There are a few truisms in Arsenal fandom. First, and not specific to Arsenal, if you want reliable information about what next year’s uniforms will look like, check out footyheadlines dot com or their Twitter account, and there you’ll find out. For player rumors and club news, check with David Ornstein, he’s got connections that you and I could only dream of having. And lastly, for financial news and information, Swiss Ramble is the Twitter follow you need.
He is very good at diving deep into the financials of football clubs and teasing out the “truth” of a club’s numbers. I put “truth” in quotes not because I don’t believe what Ramble says, but because he doesn’t do any sort of interpretation of the numbers - he just does extremely deep dives into them, and presents what he finds, leaving the rest of us to interpret them as we see fit. For someone like me, whose relationship with numbers is similar to an ex-hostage’s relationship to their captor, this is an invaluable service. He does the work, I can then take his work and figure out what I think it means.
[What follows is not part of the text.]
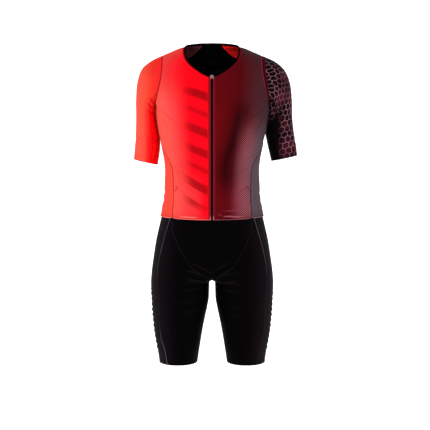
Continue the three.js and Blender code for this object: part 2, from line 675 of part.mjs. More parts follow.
// The turn at which the form's front or back is this far from the middle
function shortsTurn(x, z, side) {
  const { ridge, outerRadius, innerRadius, power } = shortsSection(z);
  const offset = x - ridge;
  const share = Math.min(1, Math.max(-1, offset / (offset > 0 ? outerRadius : Math.max(innerRadius, TINY))));
  return side * Math.acos(Math.sign(share) * Math.abs(share) ** (power / 2));
}

const shortsForm = { pointAt: shortsPoint, normalAt: shortsNormal };
const INSIDE_TURN = Math.PI - 1e-4;
const middleTurn = (z, side) => (z >= CROTCH_Z ? shortsTurn(0, z, side) : side * INSIDE_TURN);
const frontEdgeTurn = (z) => (z >= FRONT_POINT_Z
  ? shortsTurn(readTable(SHORTS_FRONT_EDGE, 'x', z), z, -1)
  : middleTurn(z, -1));
const thighSeamTurn = (z, column, side) => {
  const x = bodyAt(z).half - readTable(THIGH_SEAM_INSET, column, z);
  return shortsTurn(x, z, side);
};

// Seam lines of the shorts' left half, from the bottom up
const innerLevels = [...INNER_SEAM_LEVELS].reverse();
const shortsHeight = SHORTS_TOP_Z - LEG_HEM_Z;
const outerLevels = range(innerLevels.length - 1).map((share) => LEG_HEM_Z + share * shortsHeight);
const seamLine = (levels, turnAt) => levels.map((z) => ({ turn: turnAt(z), climb: z }));
const middleFront = seamLine(innerLevels, (z) => middleTurn(z, -1));
const middleBack = seamLine(innerLevels, (z) => middleTurn(z, 1));
const frontEdge = seamLine(innerLevels, frontEdgeTurn);
const thighFrontSeam = seamLine(outerLevels, (z) => thighSeamTurn(z, 'front', -1));
const thighBackSeam = seamLine(outerLevels, (z) => thighSeamTurn(z, 'back', 1));
function shortsGrid(left, right, columns) {
  const last = left.length - 1;
  const bottom = chartLine(left[0], right[0], columns);
  const top = chartLine(left[last], right[last], columns);
  return fillPatch({ left, right, bottom, top }, shortsForm);
}

// Front panel of the shorts, which narrows to a point just above the crotch
const aboveCrotch = (line) => line.filter(({ climb }) => climb >= FRONT_POINT_Z);
const frontHalf = shortsGrid(aboveCrotch(middleFront), aboveCrotch(frontEdge), SHORTS_FRONT_HALF_COLUMNS);
const frontOther = mirrorGrid(frontHalf);
const shortsFront = frontOther.map((row, j) => [...row, ...frontHalf[j].slice(1)]);
addPiece(suit, 'shorts_front', wallGeometry(standBack(shortsFront)), COLOURS.black);

// Thigh fronts and backs
const bothBlack = { left: COLOURS.black, right: COLOURS.black };
addPair('thigh', shortsGrid(frontEdge, thighFrontSeam, THIGH_COLUMNS), bothBlack);
addPair('leg_back', shortsGrid(thighBackSeam, middleBack, LEG_BACK_COLUMNS), bothBlack);

// Outer sides of the thighs, ribbed below the hip. The ribs have extra rows, which lie straight between
// the rows that the neighbours share, so that the seams still match.
function addRows(grid, top, bottom, count) {
  return grid.flatMap((row, j) => {
    if (j === grid.length - 1) return [row];
    const next = grid[j + 1];
    const ribbed = row[0].point.z >= bottom && next[0].point.z <= top;
    return range(ribbed ? count : 1).slice(0, -1).map((t) => row.map(({ point, normal }, i) => ({
      point: point.clone().lerp(next[i].point, t),
      normal: normal.clone().lerp(next[i].normal, t).normalize(),
    })));
  });
}
const legSide = addRows(
  shortsGrid(thighFrontSeam, thighBackSeam, LEG_SIDE_COLUMNS),
  RIBS_TOP_Z,
  RIBS_BOTTOM_Z,
  RIB_ROWS,
);
const ribRaise = (mirrored) => (i, j) => {
  const { z } = legSide[j][0].point;
  const column = mirrored ? LEG_SIDE_COLUMNS - i : i;
  const inside = smoothStep((RIBS_TOP_Z - z) / RIB_PITCH) * smoothStep((z - RIBS_BOTTOM_Z) / RIB_PITCH);
  const across = Math.sin((Math.PI * column) / LEG_SIDE_COLUMNS) ** 0.5;
  const wave = Math.cos((2 * Math.PI * (z + RIB_SLANT * column)) / RIB_PITCH);
  return RIB_HEIGHT * inside * across * (0.5 + 0.5 * wave);
};
const legSideLeft = wallGeometry(standBack(legSide), { raise: ribRaise(false) });
const legSideRight = wallGeometry(standBack(mirrorGrid(legSide)), { raise: ribRaise(true) });
addPiece(suit, 'leg_side_left', legSideLeft, COLOURS.thighBlack);
addPiece(suit, 'leg_side_right', legSideRight, COLOURS.thighBlack);

// Slider and pull tab, in a frame whose Y points into the chest and whose Z runs up the zip
const sliderSeat = bodyPointAt(0, SLIDER.z, -1);
const sliderFacing = bodyNormal(sliderSeat);
const sliderFrame = new THREE.Group();
sliderFrame.position.copy(sliderSeat);
sliderFrame.rotation.x = -Math.atan2(sliderFacing.z, -sliderFacing.y);
suit.add(sliderFrame);

const plateBack = -(ZIP_COIL_OUTSIDE + SLIDER_CLEARANCE);
const plateFront = plateBack - SLIDER.plate;
const backPlateFront = -ZIP_COIL_INSIDE + SLIDER_CLEARANCE;
const pinY = plateFront - PIN.above;
const sliderPlate = {
  width: SLIDER.width, height: SLIDER.height, corner: SLIDER.corner, thickness: SLIDER.plate, centreZ: 0,
};
const neckSize = [SLIDER.neckWidth, backPlateFront - plateBack + SLIDER.plate, SLIDER.neckHeight];
const ear = (side) => {
  const middle = side * (EAR.inner + EAR.outer) / 2;
  const half = (EAR.outer - EAR.inner) / 2;
  const foot = new THREE.BoxGeometry(2 * half, plateFront - pinY + SLIDER.plate / 2, 2 * EAR.radius)
    .translate(middle, (pinY + plateFront + SLIDER.plate / 2) / 2, PIN.up);
  return toSolid(bar(EAR.radius, half, pinY, PIN.up, middle)).add(toSolid(foot));
};
const slider = [
  plate({ ...sliderPlate, front: plateFront }),
  plate({ ...sliderPlate, front: backPlateFront }),
  new THREE.BoxGeometry(...neckSize)
    .translate(0, (plateBack + backPlateFront) / 2, (SLIDER.height - SLIDER.neckHeight) / 2),
  bar(PIN.radius, EAR.outer, pinY, PIN.up),
].map(toSolid).concat([ear(-1), ear(1)]).reduce((all, piece) => all.add(piece));
addPiece(sliderFrame, 'slider', toGeometry(slider), COLOURS.sliderGrey, METAL_FINISH);

const tabPlate = plate({
  width: TAB.width, height: TAB.length - TAB.neck, corner: TAB.corner, thickness: TAB.thickness,
  front: pinY - TAB.thickness / 2, centreZ: PIN.up - (TAB.length + TAB.neck) / 2,
});
const tabNeck = new THREE.BoxGeometry(2 * EYE.half, TAB.thickness, TAB.neck + TAB.corner)
  .translate(0, pinY, PIN.up - (TAB.neck + TAB.corner) / 2);
const tab = toSolid(tabPlate)
  .add(toSolid(tabNeck))
  .add(toSolid(bar(EYE.outer, EYE.half, pinY, PIN.up)))
  .subtract(toSolid(bar(EYE.inner, EYE.half + 1, pinY, PIN.up)));
addPiece(sliderFrame, 'pull_tab', toGeometry(tab), COLOURS.sliderGrey, METAL_FINISH);

export default suit;
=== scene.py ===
import math

import bpy
import numpy as np
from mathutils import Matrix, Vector


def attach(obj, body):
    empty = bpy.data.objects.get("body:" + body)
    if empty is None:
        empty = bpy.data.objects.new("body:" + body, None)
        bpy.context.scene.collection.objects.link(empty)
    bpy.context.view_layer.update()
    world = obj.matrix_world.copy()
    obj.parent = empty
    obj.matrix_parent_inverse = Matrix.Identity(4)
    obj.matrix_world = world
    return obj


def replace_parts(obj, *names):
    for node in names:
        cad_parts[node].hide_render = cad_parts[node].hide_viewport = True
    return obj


# A short-sleeved triathlon suit, filled out as it is when worn. Shapes are worked out in millimetres,
# with +Z up, -Y to the front and the origin between the neckline's shoulder points, and go into
# the scene in metres. Each cloth piece follows the form that its solid follows, in finer steps.

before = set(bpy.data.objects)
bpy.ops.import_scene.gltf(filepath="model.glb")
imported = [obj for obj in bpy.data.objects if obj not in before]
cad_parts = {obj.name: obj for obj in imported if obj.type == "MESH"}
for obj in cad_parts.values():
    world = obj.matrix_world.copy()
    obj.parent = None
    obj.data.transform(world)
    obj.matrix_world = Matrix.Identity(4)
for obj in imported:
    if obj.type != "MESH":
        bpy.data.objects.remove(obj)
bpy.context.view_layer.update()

MM = 0.001

# Cloth and seams
CLOTH = 1.2
SEAM_GAP = 0.4
REFINE = 7

# Raised slanting ribs down the outside of each thigh
RIB_HEIGHT = 2.1
RIB_PITCH = 16
RIB_SLANT = 9
RIBS_TOP_Z = -700
RIBS_BOTTOM_Z = -903
RIB_SHARPNESS = 1.4
RIB_END_POWER = 0.5
CROSS_RIB_HEIGHT = 0.45
CROSS_RIB_PITCH = 7.5
CROSS_RIB_SLANT = 1.6 * RIB_SLANT

# How the ribs' height wanders: share, length and start
RIB_WANDER = ((0.3, 21, 1.3), (0.15, 8.3, 0))

# Levels
ARMPIT_Z = -185
JERSEY_HEM_Z = -497
SHORTS_TOP_Z = -485
CROTCH_Z = -679
LEG_HEM_Z = -928
NECK_FRONT_Z = -93
HEM_LIFT = 2.8
HEM_LIFT_START_Z = -441
HEM_LIFT_END_Z = -469

# Zip
ZIP_COIL_HALF = 2.9
ZIP_TAPE_HALF = 6
ZIP_COIL_INSIDE = -0.6
ZIP_TOP_Z = -88
TEETH_TOP_Z = -91.5
TOOTH_PITCH = 1.7
TOOTH = {"inner": 0.25, "outer": 2.35, "half_height": 0.52, "middle": 0.775, "half_depth": 0.975}


def smooth(t):
    t = np.clip(t, 0, 1)
    return t * t * (3 - 2 * t)


def bell(distance, width):
    return np.exp(-((distance / width) ** 2))


# Tables of the form
FINE_Z = 0.1


class Table:
    """Smooth curves through a table's named columns, which never overshoot its rows."""

    def __init__(self, names, rows):
        rows = np.array(sorted(rows), float)
        steps = int(round((rows[-1, 0] - rows[0, 0]) / FINE_Z))
        self.z = np.linspace(rows[0, 0], rows[-1, 0], steps + 1)
        self.columns = {name: self.curve(rows[:, 0], rows[:, i + 1]) for i, name in enumerate(names)}

    def curve(self, x, y):
        slope = np.diff(y) / np.diff(x)
        before, after = slope[:-1], slope[1:]
        same_way = before * after > 0
        total = np.where(same_way, before + after, 1)
        inner = np.where(same_way, 2 * before * after / total, 0)
        tangent = np.concatenate([slope[:1], inner, slope[-1:]])
        i = np.clip(np.searchsorted(x, self.z, side="right") - 1, 0, len(x) - 2)
        width = x[i + 1] - x[i]
        t = (self.z - x[i]) / width
        rise = y[i + 1] - y[i]
        m0, m1 = tangent[i] * width, tangent[i + 1] * width
        return y[i] + m0 * t + (3 * rise - 2 * m0 - m1) * t**2 + (m0 + m1 - 2 * rise) * t**3

    def read(self, name, z):
        return np.interp(z, self.z, self.columns[name])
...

And today, he put out a small piece of work that confirms what we already knew - not being in the Champions League has resulted in a very stark drop in revenue at Arsenal.
Oh, Arsenal.— Swiss Ramble (@SwissRamble) December 23, 2019
They are the only club in England’s Big Six to have lower European revenue compared to 2 years ago.
While playing in the Europa League, the #AFC gap to #LFC went from +€65m to -€72m, while most painfully the gap to #THFC went from +€19m to -€63m. pic.twitter.com/6agVYr2uUq
While the “Oh, Arsenal” is, in my view, an unnecessary little dig (they didn’t do any of this on purpose, this wasn’t exactly the plan), this does show the effects of not being in the world’s most lucrative competition on a club’s finances, and those effects are painfully real. Their revenue dropped from a high of €65M in 2017 to €39M this season, a loss of €26M. If these salary numbers are to be believed, and that’s a big if as salary numbers are very oblique in the Premier League, that’s a quarter of Arsenal’s payroll. That’s a lot!
But here’s the thing. We knew this was going to happen, as did the club. So while the illustration of how big the drop is can be a bit shocking, the actual event isn’t, at least not to me. “The Champions League is the world’s most lucrative competition” isn’t exactly news, after all. And if you want another example of just how dramatically CL participation can impact a club’s finances, just look at Manchester United on this same graph. Their first calendar year back in the CL saw their revenue more than double, from €40M in 2018 to €93M this year (they were in the CL in the 2018/19 season, but not 17/18, so this year’s is a full calendar year’s worth of CL matches).
Whenever I see these numbers, or other illustrations of club revenues, I look back on all the seasons that Arsenal were derided for setting, and achieving, a minimum target of fourth place. I remember all the mocking of the Fourth Place Trophy as a thing a club shouldn’t aim for, as if saying “fourth place is the minimum acceptable finish” was a bad thing to aspire to. Particularly in the age of the petroclub, and even before that, I never thought shooting for fourth was giving up on a title, or was a sign of a diminishment of ambition, precisely because of the state of affairs indicated in Ramble’s tweet above. And then I laugh, because I remember that being a top club requires money, and the top four is where that money lives.
If you’re not in the top four, after all, you’re never going to be in a position to win a title, and that’s what I want. I want Arsenal to win titles, for sure, but mostly, I want Arsenal to be a structurally and financially sound club that is perpetually in the conversation for a title, even if they don’t win one in any given season. The best way to do that, in this modern age of football where money buys happiness, is to be where the money is, and in this case, that’s the Champions League.
If that means Arsenal, once again, become Fourth Place Trophy contenders every season, then the rebuild Arsenal are about to embark on will have been worth it. They probably won’t be in that conversation this season, unless Mikel Arteta can work miracles with a defense on track to give up 57 goals this season, but if Arteta’s appointment is a first step in getting us mocked for being Fourth Place Trophy winners for several consecutive seasons starting next year? I’m 100% fine with that.